Fantasy and Metaphor
In general, imaginary settings also appear to have a motivating effect on behavior. In these fantasy settings the constraints of reality are switched off so that one imagines possessing new abilities. In interacting with computers one of the initial user reactions is oftentimes the inspiration of fantasy; the extent to which interactive environments inspire fantasy determines their attractiveness and generates interest in the reception of the interaction . The use of metaphors allows for operationalizing fantasy concepts . By employing metaphors fantasy elements can be directly integrated into human-computer interaction. Since they refer to physical or other systems metaphors can help the user to comprehend the interaction prior to actual use, motivating him or her toward the reception of the interaction . In the Magical Mirrors study, the metaphor used was the distortion mirror known from annual fairs and amusement parks . Since the interaction bears resemblance to already known situations, it can be grasped more easily and utilized more efficiently. By doing so metaphors do not need to reproduce the world realistically, since the abstract, conceptual, or symbolic representation can prove equally effective as life images . The significance of metaphors in human-computer interaction is supported by a series of research projects. If new forms of interaction are linked to familiar traditions, it appears easier for users to carry over already established behaviors.
In contrast to the first motivating factors, collaboration is based on the interaction with other human beings. A condition for its motivating effect is the opportunity that the individual can influence the interaction of other people . This also appears to apply when multiple individuals engage in communal activities via the use of computers. With the linking of computers via the Internet, human-computer interaction was also expanded around a social component . In addition to social interaction over the Internet, the use of interactive public displays increasingly plays an important role in collective interaction located in one place . The motivation to collaborate is increased for example through functionalities that make visible the effects of one’s own behavior. With a view toward cooperation and competition, differences can be ascertained between individualistic, cooperative and competitive orientations. While people with a cooperative orientation also hold the preferences of others important, people with a competitive orientation seek to maximize their own preferences in relationship to the preferences of others. In this case collaboration is especially motivating if individual behavior is recognized by others . If the efforts and effectiveness of one’s own behavior are recognized and valued, people are motivated to repeat this behavior again. If the collaboration is continued, the probability of sustained recognition is even greater. The visibility of one’s own behavior is also one of the most important foundations for recognition . The degree to which collaboration has a motivating effect is influenced by the personal experience of the individual and can strongly vary according to each particular situation. Alongside individual orientation cultural differences also play a role .
Interaction in the public
The third major issue that may hamper interaction of the audience with public displays is that this interaction happens in the public.
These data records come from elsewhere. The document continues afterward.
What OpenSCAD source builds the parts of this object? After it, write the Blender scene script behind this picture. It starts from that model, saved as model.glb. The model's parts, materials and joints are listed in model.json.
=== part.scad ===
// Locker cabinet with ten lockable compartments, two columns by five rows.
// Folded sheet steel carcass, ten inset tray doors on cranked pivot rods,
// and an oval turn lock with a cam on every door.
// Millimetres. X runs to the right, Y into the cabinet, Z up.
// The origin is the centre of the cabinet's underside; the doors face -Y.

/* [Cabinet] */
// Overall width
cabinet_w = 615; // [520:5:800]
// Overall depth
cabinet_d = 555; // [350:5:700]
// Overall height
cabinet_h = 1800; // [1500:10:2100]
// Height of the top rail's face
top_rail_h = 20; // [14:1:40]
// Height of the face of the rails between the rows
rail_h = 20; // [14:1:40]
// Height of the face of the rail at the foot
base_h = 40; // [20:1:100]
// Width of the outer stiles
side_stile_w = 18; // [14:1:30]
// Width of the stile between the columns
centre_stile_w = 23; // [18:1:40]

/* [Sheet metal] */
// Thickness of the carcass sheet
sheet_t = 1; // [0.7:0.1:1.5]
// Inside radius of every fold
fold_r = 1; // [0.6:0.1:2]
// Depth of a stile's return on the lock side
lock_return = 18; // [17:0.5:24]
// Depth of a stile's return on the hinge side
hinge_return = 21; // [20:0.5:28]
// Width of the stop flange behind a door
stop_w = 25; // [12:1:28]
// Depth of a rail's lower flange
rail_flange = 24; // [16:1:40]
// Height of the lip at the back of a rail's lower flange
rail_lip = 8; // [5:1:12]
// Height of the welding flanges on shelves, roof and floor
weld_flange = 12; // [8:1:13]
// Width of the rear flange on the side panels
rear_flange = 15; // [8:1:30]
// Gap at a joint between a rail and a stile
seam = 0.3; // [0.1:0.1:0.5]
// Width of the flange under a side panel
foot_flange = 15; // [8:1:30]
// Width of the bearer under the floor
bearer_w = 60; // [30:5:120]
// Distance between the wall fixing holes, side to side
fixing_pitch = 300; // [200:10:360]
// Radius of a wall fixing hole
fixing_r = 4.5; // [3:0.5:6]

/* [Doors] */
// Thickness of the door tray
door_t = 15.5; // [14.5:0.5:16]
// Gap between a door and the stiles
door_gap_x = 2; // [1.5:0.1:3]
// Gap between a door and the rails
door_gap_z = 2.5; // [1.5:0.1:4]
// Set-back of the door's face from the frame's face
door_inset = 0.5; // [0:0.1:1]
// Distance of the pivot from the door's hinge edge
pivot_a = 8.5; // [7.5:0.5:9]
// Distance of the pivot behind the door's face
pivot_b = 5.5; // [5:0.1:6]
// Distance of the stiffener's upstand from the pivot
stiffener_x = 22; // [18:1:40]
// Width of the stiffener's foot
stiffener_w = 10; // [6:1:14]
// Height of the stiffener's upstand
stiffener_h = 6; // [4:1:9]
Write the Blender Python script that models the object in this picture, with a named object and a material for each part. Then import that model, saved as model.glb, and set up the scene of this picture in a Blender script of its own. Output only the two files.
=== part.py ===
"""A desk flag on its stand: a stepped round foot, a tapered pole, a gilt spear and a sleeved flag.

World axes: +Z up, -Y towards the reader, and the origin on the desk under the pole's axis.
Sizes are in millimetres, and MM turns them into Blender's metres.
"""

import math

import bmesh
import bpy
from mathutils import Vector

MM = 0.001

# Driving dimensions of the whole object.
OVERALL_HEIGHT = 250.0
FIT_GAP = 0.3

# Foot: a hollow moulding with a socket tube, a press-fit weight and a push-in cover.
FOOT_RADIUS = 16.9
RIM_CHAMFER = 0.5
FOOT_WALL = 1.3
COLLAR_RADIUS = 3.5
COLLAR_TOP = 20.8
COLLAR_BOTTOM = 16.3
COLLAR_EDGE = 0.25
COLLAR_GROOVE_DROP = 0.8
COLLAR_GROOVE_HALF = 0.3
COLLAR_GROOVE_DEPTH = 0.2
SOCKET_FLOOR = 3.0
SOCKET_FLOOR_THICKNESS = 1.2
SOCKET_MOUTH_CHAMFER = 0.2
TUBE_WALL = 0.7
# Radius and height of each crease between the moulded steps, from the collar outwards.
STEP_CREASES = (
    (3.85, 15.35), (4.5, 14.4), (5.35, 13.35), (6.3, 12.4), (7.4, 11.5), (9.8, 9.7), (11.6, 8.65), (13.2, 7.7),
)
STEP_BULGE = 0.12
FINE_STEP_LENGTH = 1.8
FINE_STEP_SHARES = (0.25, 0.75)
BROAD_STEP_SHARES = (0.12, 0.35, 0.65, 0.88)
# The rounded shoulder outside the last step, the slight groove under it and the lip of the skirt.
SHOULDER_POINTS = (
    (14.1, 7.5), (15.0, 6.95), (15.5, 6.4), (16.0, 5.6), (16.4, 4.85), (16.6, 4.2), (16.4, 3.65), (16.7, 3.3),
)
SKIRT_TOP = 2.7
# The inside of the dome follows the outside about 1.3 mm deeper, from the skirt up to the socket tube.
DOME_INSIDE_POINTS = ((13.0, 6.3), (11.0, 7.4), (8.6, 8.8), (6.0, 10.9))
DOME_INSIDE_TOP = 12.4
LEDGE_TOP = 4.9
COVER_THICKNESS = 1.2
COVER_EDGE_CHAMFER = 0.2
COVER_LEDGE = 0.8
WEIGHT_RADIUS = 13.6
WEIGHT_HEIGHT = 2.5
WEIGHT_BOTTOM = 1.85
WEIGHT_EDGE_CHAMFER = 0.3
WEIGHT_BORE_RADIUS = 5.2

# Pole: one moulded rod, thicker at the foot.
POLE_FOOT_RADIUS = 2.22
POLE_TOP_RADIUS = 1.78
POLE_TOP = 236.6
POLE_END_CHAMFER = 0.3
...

People may want to give a certain impression towards others, avoid to be annoyed by displays or other people, not give out private information and simply be polite towards others.
The Presentation of Self
In his book “The presentation of self in everyday life” Goffman  reframes social behavior of people as a scene play. Everybody plays a certain role and a major goal of people is to maintain coherence of their role. The public space is divided into front stage and back stage. For example a salesperson may behave very differently in the sales room and in the storage area. A policeman may avoid interaction with a playful public display in order to maintain his role. Similarly, people may avoid gestures, which they believe would contradict their role, like bowing or kneeling.
A public display may well be perceived as a stage, and how people interact with it may depend on their personality traits. While an introverted or shy person may avoid interacting with a public display, to attract attention, an extroverted person may take advantage of the opportunity and use the situation to present a show to the audience.
The Selective Control of Access to the Self
Privacy may be divided into the selective control of access to the self, and control over one’s personal data. Privacy as the selective control of access to the self has been defined by Altman  as a dialectic and dynamic boundary regulation process. For example, people may not want to be approached offensively by a public display (which may be perceived as spam). Similarly, they may be afraid of standing in the public attention and possibly being approached by others when they interact with a public display.
The Control over one’s Personal Data
Law in many countries guarantees privacy as the control over one’s personal data. Langheinrich  explains the guiding principles of anonymity, access, locality, adequate security, notice and disclosure, and choice. E.g., anonymity as ‘the state of being not identifiable within a set of subjects’ should be guaranteed wherever possible. Hence, a display system may allow users to carry a personal RFID chip that stores a profile of their interests. When a single person passes by a display and some personalized information pops up, this information may be associated with the person by any bystander. If, however, multiple persons are in the vicinity of the display at the same time, it may not be obvious for a bystander which person to associate this information with.
Finally, people may simply want to be polite to other people in the environment. For example, a certain public display may require them to stand in a thoroughfare when they are interacting. Probably, at least after a couple of people bumped into them, they will cancel their interaction in order not to stand in the way of others.
The Public Nature of the Space
Public space is characterized by not being controlled by individuals or small groups. It serves to connect private spaces as well as a multitude of overlapping functional and symbolic uses. This means in particular that the operators of a public display cannot control the space around it. For example, if a group of people lingers in front of the display and prevents its use, there is usually nothing a display operator can do about it.
Furthermore, the multitude of uses of public space means that most of the passers-by have something else to do when they pass by. They may be on their way to or back from work, go shopping, or visit someone. If the goal is leisure related, e.g. just strolling around, probability of interaction may be much higher.
Outdoor deployment of public displays also means that there may be physical constraints impossible to control. The sun reflecting on the display may make the display unrecognizable, and cold temperatures may make it impossible for passers-by to stay around the display for longer or take their gloves off to touch.